Renate received a BFA in Studio Art and a BA in Philosophy from the University of Texas at Austin in 2014 and later moved to Berlin where she maintained a studio and artist-run project space, TRACE. She is a 2020 MFA graduate of the Sculpture Department at the Yale School of Art. Her most recent permanent public sculpture, “blue is the atmospheric refraction I see you through,” at the Adirondack History Museum, was made in part by the 2021 New York State Council of the Arts DEC Community Arts Grant, and she is a current 2022 fellow at Socrates Sculpture Park in Queens, NY. Randi lives and works in New York.
Sarah Ann Weber
Sarah Ann Weber’s work focuses on the lush intersection of beauty, mystery and threat found in our natural world.

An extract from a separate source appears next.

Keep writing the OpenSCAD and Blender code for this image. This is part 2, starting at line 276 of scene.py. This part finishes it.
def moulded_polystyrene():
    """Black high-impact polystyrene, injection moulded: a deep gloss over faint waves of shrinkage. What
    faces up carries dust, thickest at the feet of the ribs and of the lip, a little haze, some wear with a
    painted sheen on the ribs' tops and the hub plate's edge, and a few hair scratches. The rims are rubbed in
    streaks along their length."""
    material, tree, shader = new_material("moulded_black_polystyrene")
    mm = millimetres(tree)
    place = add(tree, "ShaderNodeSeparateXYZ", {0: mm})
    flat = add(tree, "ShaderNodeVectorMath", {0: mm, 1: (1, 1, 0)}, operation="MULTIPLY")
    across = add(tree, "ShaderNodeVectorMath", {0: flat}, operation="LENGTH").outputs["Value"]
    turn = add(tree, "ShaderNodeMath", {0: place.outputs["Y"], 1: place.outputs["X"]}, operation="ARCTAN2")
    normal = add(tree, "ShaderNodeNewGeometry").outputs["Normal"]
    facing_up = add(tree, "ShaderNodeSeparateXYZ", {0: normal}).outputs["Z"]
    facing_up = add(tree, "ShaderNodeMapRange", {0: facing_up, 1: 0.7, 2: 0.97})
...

She uses painting and drawing techniques and materials interchangeably to create overgrown landscapes that are both verdant and menacing, while confounding traditional expectations of the landscape genre. Rather than replicating the surface details of our natural surroundings, Weber’s evocations of nature concern themselves with the spiritual essence of the world and decentralizing the figure. She choreographs vegetation through imaginative stylizations, and proposes that psychological and emotional worlds are as complex and as ripe for exploration as the one beyond our bodies. Her all-over composition style results in works that are deliriously vibrant and feral, uncovering dualities of nature- as a source of beauty and innocence, equally entwined with aggression and indifference.
Weber’s work has been exhibited at the Anat Egbi gallery in Los Angeles, at Phillips auction house in Hong Kong and at The Franklin in Chicago, among others. In 2022, she was commissioned to create a quadriptych for the US Embassy in Guatemala City, Guatemala. Her work has been reviewed in Galerie, Artsy and Hyperallergic. Weber lives and works in Los Angeles.